--- start of Information supplied ---
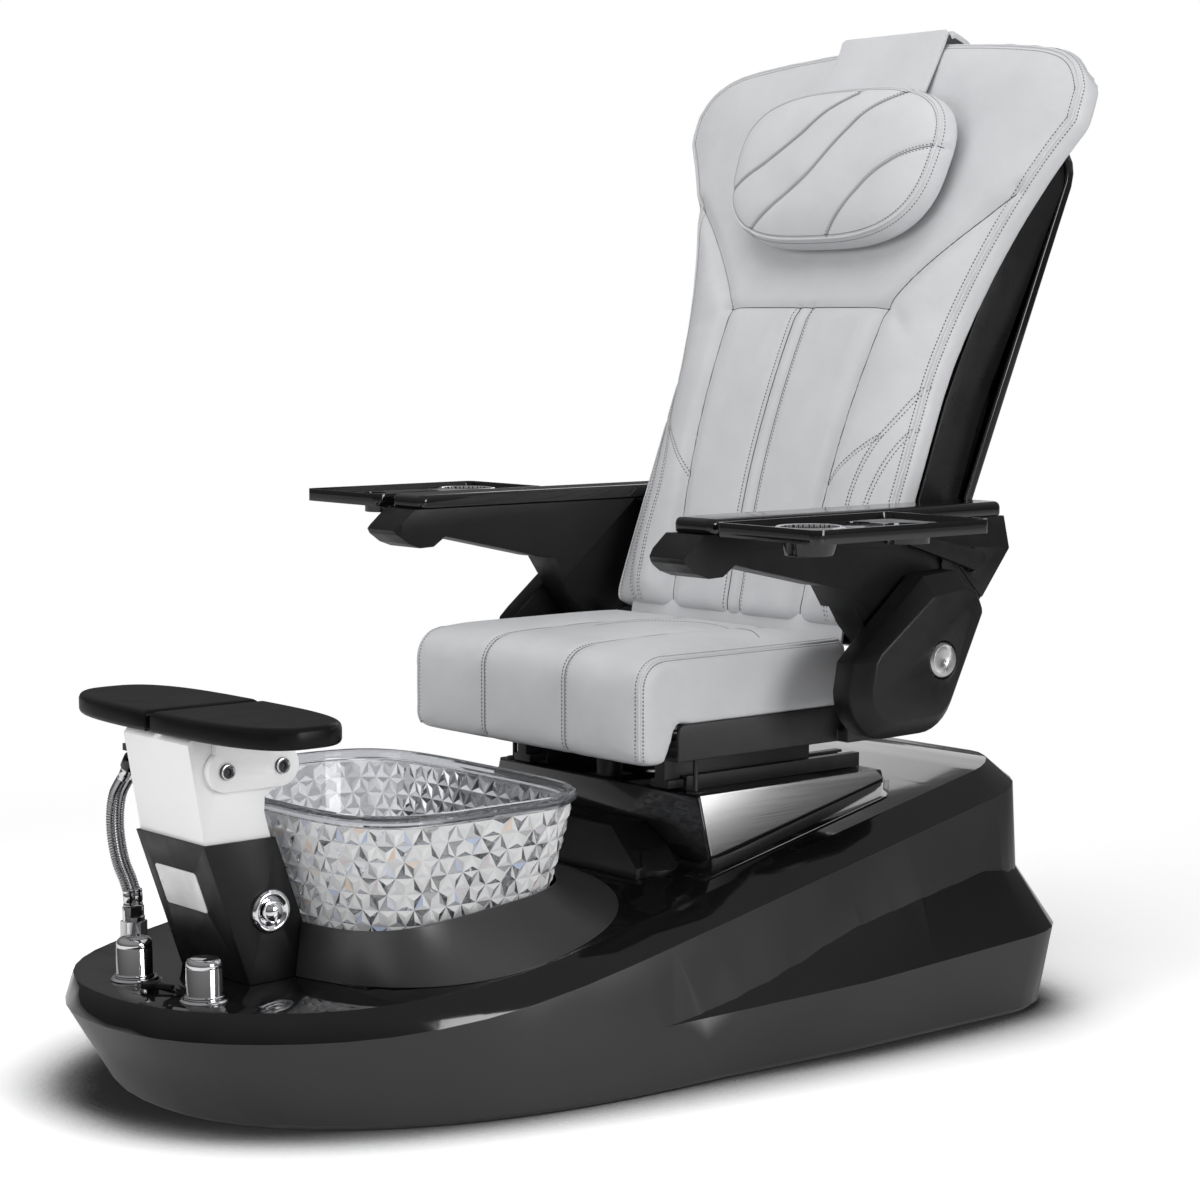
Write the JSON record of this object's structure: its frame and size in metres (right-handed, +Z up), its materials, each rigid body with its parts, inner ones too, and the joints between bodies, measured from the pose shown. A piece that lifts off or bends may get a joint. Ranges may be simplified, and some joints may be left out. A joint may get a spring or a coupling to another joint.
{
  "type": "pedicure spa chair",
  "caption": "Reclining massage chair on a sliding carriage over a gloss black base with a cut glass foot bowl, telescoping foot rest, swing-up arms and flip-up side trays.",
  "frame": {"origin": "centre of the floor pan's underside, on the floor under the front of the seat", "axes": "+X to the sitter's left, +Y to the rear of the chair, +Z up"},
  "size_m": [1.1, 1.4627, 1.3928],
  "materials": {
    "gloss_black": "gloss moulded shell",
    "satin_black": "fine satin grain",
    "galvanised": "plain sheet",
    "painted_steel": "satin powder coat",
    "black_steel": "dark bolts",
    "clear_glass": "cut facets",
    "chrome": "polished",
    "grey_plastic": "plain moulded",
    "brushed_steel": "brushed",
    "bright_steel": "ground",
    "panel_grey": "smooth panel",
    "brass": "cast and turned",
    "white_satin": "satin enamel",
    "grey_leather": "fine grain, double stitched"
  },
  "bodies": {
    "base": {"base_shell": "gloss_black", "base_pan": "galvanised", "chassis_frame": "painted_steel", "bowl_ring": "satin_black", "glass_bowl": "clear_glass", "drain_flange": "chrome", "drain_pipe": "grey_plastic", "jet_cover": "satin_black", "jet_pump": "grey_plastic", "pedestal_box": "gloss_black", "pedestal_skirt": "gloss_black", "steel_trims": "brushed_steel", "fixed_rails": "painted_steel", "slide_motor": "painted_steel", "column_housing": "satin_black", "touch_panel": "panel_grey", "knob_bezel": "chrome", "valve_bodies": "brass", "tap_flanges": "chrome", "hose_nut": "chrome", "spray_hoses": "brushed_steel", "sprayer_dock": "satin_black", "sprayer_head": "gloss_black"},
    "drain_stopper_body": {"drain_stopper": "chrome"},
    "hot_knob_body": {"hot_knob": "chrome"},
    "cold_knob_body": {"cold_knob": "chrome"},
    "column_knob_body": {"column_knob": "chrome"},
    "drain_lever_body": {"drain_lever": "satin_black"},
    "foot_rest": {"column_upper": "white_satin", "pad_plates": "white_satin", "plate_bolts": "black_steel", "left_foot_pad": "gloss_black", "right_foot_pad": "gloss_black"},
    "carriage": {"moving_rails": "painted_steel", "slide_rod": "bright_steel", "seat_frame": "painted_steel", "seat_cushion": "grey_leather", "pivot_shafts": "bright_steel", "left_pivot_cover": "satin_black", "right_pivot_cover": "satin_black", "pivot_caps": "brushed_steel", "recline_motor": "painted_steel"},
    "recline_rod_body": {"recline_rod": "bright_steel"},
    "left_arm_body": {"left_arm": "satin_black", "left_arm_pad": "gloss_black"},
    "right_arm_body": {"right_arm": "satin_black", "right_arm_pad": "gloss_black"},
    "left_tray_body": {"left_tray": "gloss_black", "left_cup": "chrome", "left_tray_bracket": "satin_black"},
    "right_tray_body": {"right_tray": "gloss_black", "right_cup": "chrome", "right_tray_bracket": "satin_black"},
    "back": {"back_frame": "painted_steel", "back_cushion": "grey_leather", "back_body": "satin_black", "back_cover": "gloss_black", "headrest_strap": "grey_leather"},
    "massage_carriage_body": {"massage_carriage": "grey_plastic"},
    "headrest": {"headrest_pillow": "grey_leather"}
  },
  "joints": [
    {"name": "seat_slide", "type": "slide", "parent": "base", "child": "carriage", "axis": [0, 1, 0], "range_m": [0, 0.08]},
    {"name": "back_recline", "type": "hinge", "parent": "carriage", "child": "back", "pos_m": [0, 0.388, 0.516], "axis": [-1, 0, 0], "range_deg": [0, 30]},
    {"name": "recline_drive", "type": "slide", "parent": "carriage", "child": "recline_rod_body", "axis": [0, -1, 0], "range_m": [0, 0.0535]},
    {"name": "left_arm_lift", "type": "hinge", "parent": "carriage", "child": "left_arm_body", "pos_m": [0.315, 0.388, 0.516], "axis": [-1, 0, 0], "range_deg": [0, 75]},
    {"name": "right_arm_lift", "type": "hinge", "parent": "carriage", "child": "right_arm_body", "pos_m": [-0.315, 0.388, 0.516], "axis": [-1, 0, 0], "range_deg": [0, 75]},
    {"name": "left_tray_flip", "type": "hinge", "parent": "left_arm_body", "child": "left_tray_body", "pos_m": [0.33, 0.499, 0.642], "axis": [-1, 0, 0], "range_deg": [0, 100]},
    {"name": "right_tray_flip", "type": "hinge", "parent": "right_arm_body", "child": "right_tray_body", "pos_m": [-0.33, 0.499, 0.642], "axis": [-1, 0, 0], "range_deg": [0, 100]},
    {"name": "headrest_flip", "type": "hinge", "parent": "back", "child": "headrest", "pos_m": [0, 0.6854, 1.38982], "axis": [-1, 0, 0], "range_deg": [0, 120]},
    {"name": "massage_travel", "type": "slide", "parent": "back", "child": "massage_carriage_body", "axis": [0, 0.36, 0.933], "range_m": [-0.19, 0.27]},
    {"name": "foot_rest_lift", "type": "slide", "parent": "base", "child": "foot_rest", "axis": [0, -0.3305, 0.9438], "range_m": [0, 0.06]},
    {"name": "hot_turn", "type": "hinge", "parent": "base", "child": "hot_knob_body", "pos_m": [-0.05, -0.599, 0.15], "axis": [0, 0, 1], "range_deg": [0, 270]},
    {"name": "cold_turn", "type": "hinge", "parent": "base", "child": "cold_knob_body", "pos_m": [0.103, -0.592, 0.15], "axis": [0, 0, 1], "range_deg": [0, 270]},
    {"name": "column_knob_turn", "type": "hinge", "parent": "base", "child": "column_knob_body", "pos_m": [0.08, -0.482, 0.241], "axis": [1, 0, 0], "range_deg": [-90, 90]},
    {"name": "drain_lever_turn", "type": "hinge", "parent": "base", "child": "drain_lever_body", "pos_m": [0.007, -0.612, 0.15], "axis": [0, 0, 1], "range_deg": [0, 60]},
    {"name": "drain_stopper_lift", "type": "slide", "parent": "base", "child": "drain_stopper_body", "axis": [0, 0, 1], "range_m": [0, 0.0099]}
  ],
  "couplings": [
    {"joint": "recline_drive", "follows": "back_recline", "m_per_rad": 0.1003},
    {"joint": "drain_lever_turn", "follows": "drain_stopper_lift", "rad_per_m": 104.72}
  ]
}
--- end of Information supplied ---
▸ **What to do**: Which lines of the data include "with"? Copy each of them.

▸ **Task response**:
Write the JSON record of this object's structure: its frame and size in metres (right-handed, +Z up), its materials, each rigid body with its parts, inner ones too, and the joints between bodies, measured from the pose shown. A piece that lifts off or bends may get a joint. Ranges may be simplified, and some joints may be left out. A joint may get a spring or a coupling to another joint.
  "caption": "Reclining massage chair on a sliding carriage over a gloss black base with a cut glass foot bowl, telescoping foot rest, swing-up arms and flip-up side trays.",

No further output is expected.